Why has the government failed so far to tackle this issue?

Of course, it is difficult for the government to step on the toes of the judiciary. Too many feathers will have to be ruffled in order to make real changes to how fast arbitration is done.

Stock markets and global investors are assuming that Modi will come to power in full force after the next general election. There is no doubt that whether India can keep bringing more people out of poverty depends on our ability to attract increasingly more FDI.

In 2023, FDI into India has shrunk rather than growing. FDI inflow so far has been lesser than 2020, 2021 or 2022. It is true that the international monetary environment was tight in 2023, but India would want to do more to attract a bigger share in global investments nonetheless. 

Interestingly, if you compare our situation with that of China, India looks to be placed in a far better position.
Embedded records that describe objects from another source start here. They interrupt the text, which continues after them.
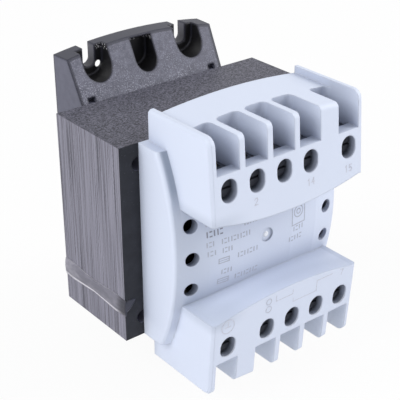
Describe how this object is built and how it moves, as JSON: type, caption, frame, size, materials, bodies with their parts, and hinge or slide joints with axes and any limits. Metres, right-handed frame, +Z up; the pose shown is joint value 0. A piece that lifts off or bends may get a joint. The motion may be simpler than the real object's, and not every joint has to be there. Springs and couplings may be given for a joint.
{
  "type": "din rail transformer",
  "caption": "Open-core mains transformer for rail or panel mounting: welded sheet core, curved cover with screw terminals above and below, and a black base with slotted ears.",
  "frame": {"origin": "centre of the rear mounting face, at mid height of the core", "axes": "+X to the right seen from the front, +Y to the back (towards the rail), +Z up"},
  "size_m": [0.0794, 0.0804, 0.0968],
  "materials": {
    "core_steel": "dark varnished electrical steel, satin",
    "weld": "smooth weld metal",
    "black_moulding": "satin black moulding",
    "former_plastic": "black moulding",
    "copper": "enamelled copper wire",
    "insulation": "insulating paper",
    "tape": "polyester tape",
    "cover_plastic": "pale blue-grey moulding, satin",
    "latch_plastic": "black moulding",
    "spring_steel": "bright wire",
    "clamp_steel": "zinc plated",
    "contact_brass": "tinned brass",
    "screw_steel": "zinc plated"
  },
  "bodies": {
    "transformer": {"e_laminations": "core_steel", "i_laminations": "core_steel", "weld_bead_left": "weld", "weld_bead_right": "weld", "coil_former": "former_plastic", "primary_winding": "copper", "winding_insulation": "insulation", "secondary_winding": "copper", "outer_tape": "tape", "terminal_cover": "cover_plastic", "mounting_base": "black_moulding", "latch_spring": "spring_steel", "upper_terminal_screws": "screw_steel", "lower_terminal_screws": "screw_steel", "earth_strap": "contact_brass", "upper_clamp_1": "clamp_steel", "upper_contact_1": "contact_brass", "upper_clamp_2": "clamp_steel", "upper_contact_2": "contact_brass", "upper_clamp_3": "clamp_steel", "upper_contact_3": "contact_brass", "upper_clamp_4": "clamp_steel", "upper_contact_4": "contact_brass", "upper_clamp_5": "clamp_steel", "upper_contact_5": "contact_brass", "lower_clamp_1": "clamp_steel", "lower_contact_1": "contact_brass", "lower_clamp_2": "clamp_steel", "lower_contact_2": "contact_brass", "lower_clamp_3": "clamp_steel", "lower_contact_3": "contact_brass", "lower_clamp_4": "clamp_steel", "lower_contact_4": "contact_brass", "lower_clamp_5": "clamp_steel", "lower_contact_5": "contact_brass"},
    "latch": {"rail_latch": "latch_plastic"}
  },
  "joints": [
    {"name": "latch_slide", "type": "slide", "parent": "transformer", "child": "latch", "axis": [0, 0, -1], "range_m": [0, 0.004], "stiffness_N_per_m": 2000, "springref_m": -0.002, "deforming": ["latch_spring"]}
  ]
}
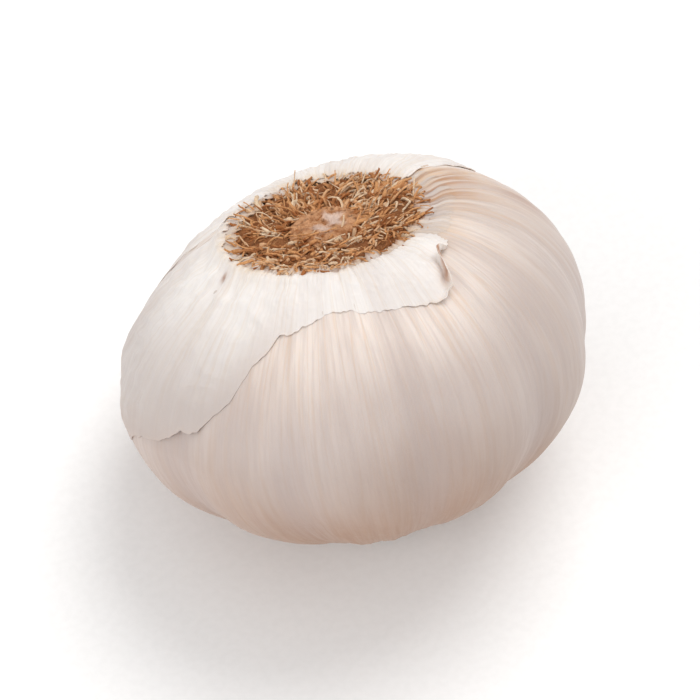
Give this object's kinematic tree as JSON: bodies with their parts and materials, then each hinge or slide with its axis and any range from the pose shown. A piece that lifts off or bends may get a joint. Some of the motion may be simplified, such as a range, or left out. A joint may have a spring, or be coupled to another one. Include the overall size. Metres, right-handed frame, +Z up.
{
  "type": "garlic bulb",
  "caption": "Whole garlic bulb lying on its side, root plate turned up, with torn papery outer skin, matted root stumps and a trimmed neck.",
  "frame": {"origin": "middle of the bulb's footprint, on the surface it lies on", "axes": "+Z up; the bulb's own axis leans from +Z towards +Y, so the roots face up and +Y and the neck faces down and -Y; +X across the bulb"},
  "size_m": [0.0598, 0.0554, 0.0463],
  "materials": {
    "inner_skin": "satin",
    "outer_skin": "matte",
    "root_cork": "matte",
    "root_fibre": "matte"
  },
  "bodies": {
    "root": {"bulb_body": "inner_skin", "root_plate": "root_cork", "root_beard": "root_fibre", "outer_skin_front": "outer_skin", "outer_skin_back": "outer_skin"}
  },
  "joints": []
}
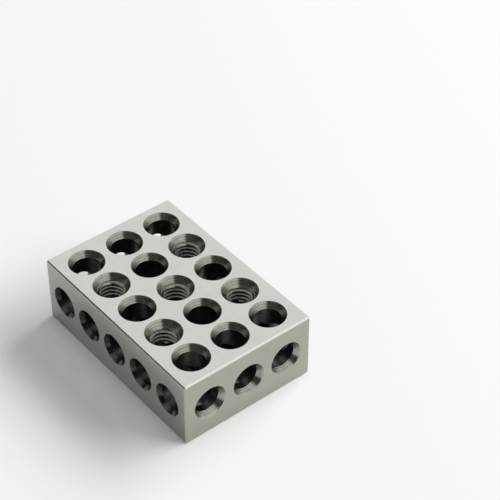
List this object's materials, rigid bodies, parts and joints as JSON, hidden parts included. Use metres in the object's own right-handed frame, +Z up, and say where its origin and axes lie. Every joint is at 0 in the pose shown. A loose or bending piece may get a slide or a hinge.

In 2023, net FDI to China turned negative for the first time, which means more capital left China than what came in.

India seems to be winning the FDI competition with China at the moment, but this could be temporary.

India is now backed into a corner as far as reforms are concerned.

Arbitration reforms are inevitable. 

Retired judges will have to release their grip on arbitration.

Rather than just judges being arbitrators and few arbitrations happening at a slow pace, we will see a massive expansion of fast-paced arbitration.

Arbitration market itself is likely to become 10-20x bigger within the next 5 years compared to the entire current litigation market. 

Way more lawyers will be working in arbitration rather than in courts. They will be delivering results to clients, and the public will have far more trust in arbitration as a dispute resolution process than we have today.

But do we have enough qualified lawyers to move the wheels of the huge arbitration machinery needed to make India a great economic power?

It turns out that soldiers don’t only fight on the border. All of us have a role to play every single day in making our country great and invincible. Arbitrators and arbitration lawyers too.